Volcano Vista High School
Volcano Vista recently had a food drive competition: clubs vs. athletics vs. classrooms. Students filled five barrels with food and donated it to the Roadrunner Food Bank. The Key Club won the competition with each member bringing in eight items; they will receive a pizza party. Student Senate brought in more than 500 cans.
The Student Senate also recently wrote more than 200 letters to our veterans thanking them for all they have given up for us. The school’s AFJROTC sought out veterans on staff and provided them with a special recognition.
In December, VVHS clubs and classes will adopt a child and/or family from PB&J Family Services and provide items from their holiday wish lists.

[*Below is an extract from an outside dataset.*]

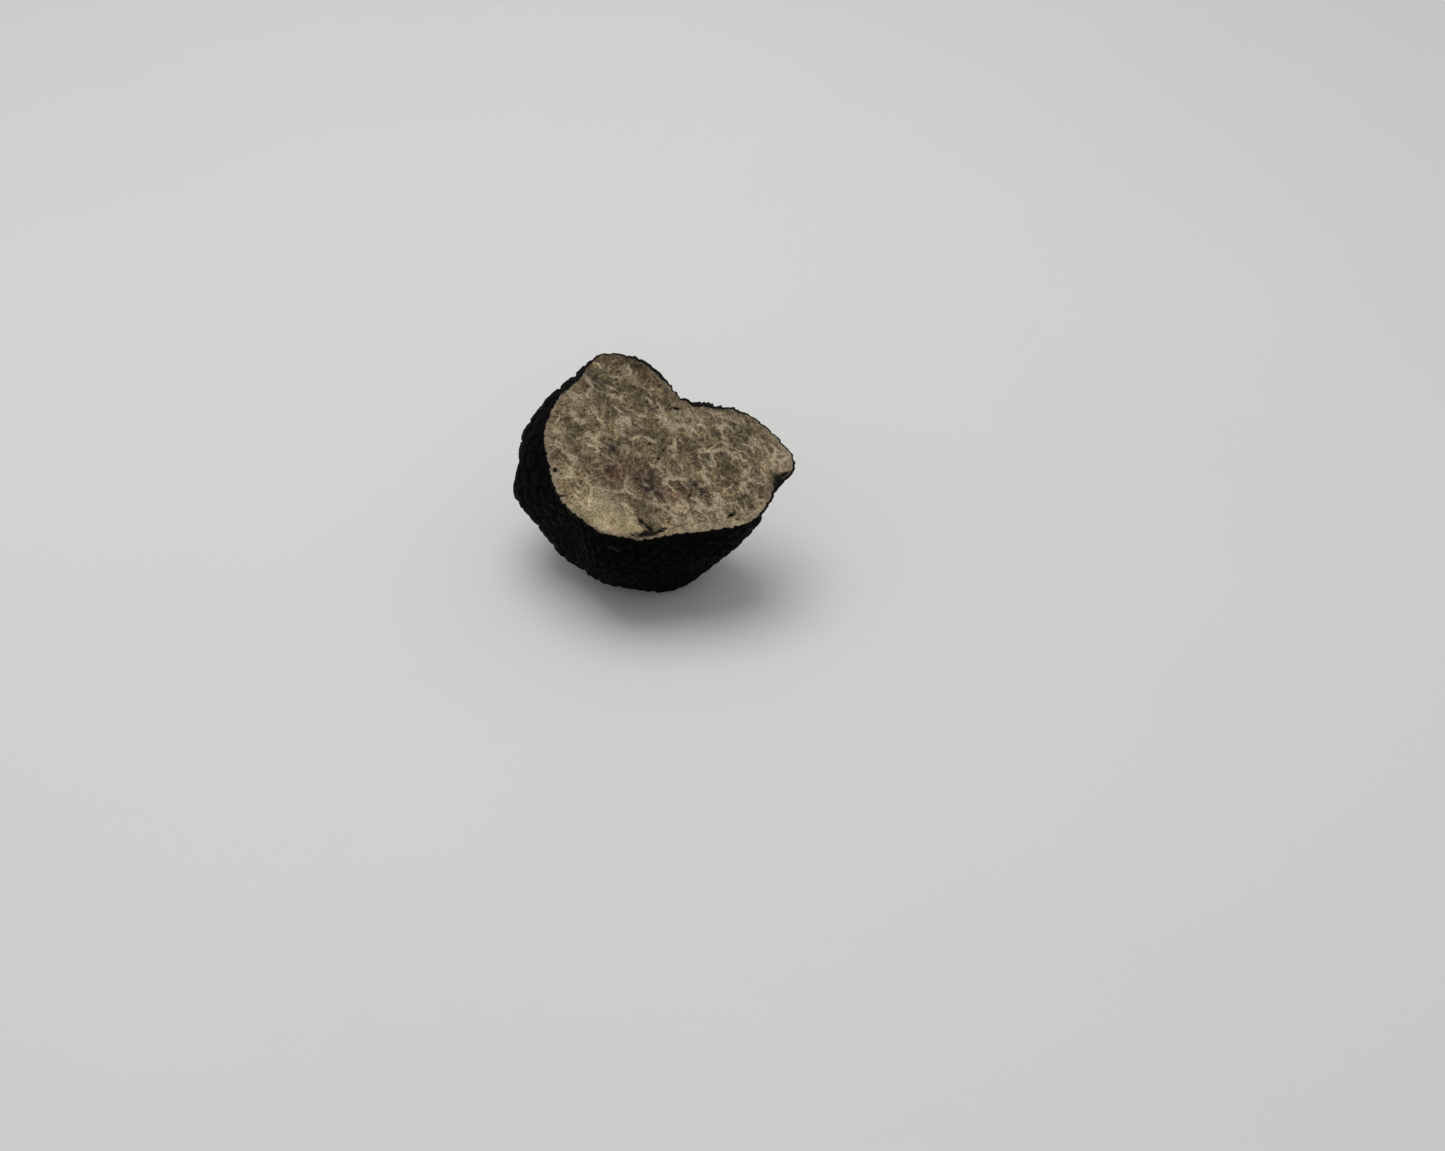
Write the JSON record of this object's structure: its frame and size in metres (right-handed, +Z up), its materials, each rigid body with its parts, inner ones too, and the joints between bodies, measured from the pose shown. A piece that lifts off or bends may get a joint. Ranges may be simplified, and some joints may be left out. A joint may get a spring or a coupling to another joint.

James Monroe Middle School
For the past five years, James Monroe has had a giving tree. School counselors Ms. Barbour and Ms. Ortega compile a list of 50 to 100 students in need and ask them to fill out an anonymous tag with their gift “wish”. The tags are pinned to the tree and JMMS students, parents, and staff members take a tag and purchase a gift. The PTSA and Bullying Prevention student group help wrap and distribute the gifts.
Rio Grande High School
The Rio Grande High School Students Senate sponsors several community activities during the holiday season.
This week, Senate is sponsoring a food drive contest for Roadrunner Food Bank. Students are competing through their fifth period advisory class to see who can donate the most food. The last time RGHS did this, they collected 600 pounds of food. They are trying to beat that number this year.
On Thursday, the Ravens will sponsor their annual Thanksgiving lunch for senior citizens from nearby community centers. Students decorate the school’s commons area, host the luncheon for about 150 guests and provide entertainment.
On Nov. 24, student senators will work a two-hour shift sorting food donated to Roadrunner Food Bank and preparing food for distribution.
“Rio Grande students are incredibly generous and conscientious,” said RGHS activities director Jean Marie Baca. “They are very aware that there are people around the city that need help, especially during the holiday season. Our senators, and student body as a whole, want to help the community and have a positive impact on the lives of those around them.”
Garfield Middle School
Mrs. Ferryman's class at Garfield Middle School conducts an annual clothing drive to support the APS Community Clothing Bank. They recently delivered a carful of clothing to the clothing bank. Now that the clothing drive is over, the class has begun its annual food drive. This is a decade- long tradition at the school. Last year, students were able to provide 20 families in the Garfield community with Thanksgiving dinner. This year, they are hoping to be able to provide more families with the holiday meal.
Sandia High School
The Sandia High Student Senate trick or treated for cans during Halloween week, walking through neighborhoods and collecting more than 3,100 pounds of food for the Food Bank. Those pounds will allow Roadrunner to distribute more than 2,580 meals.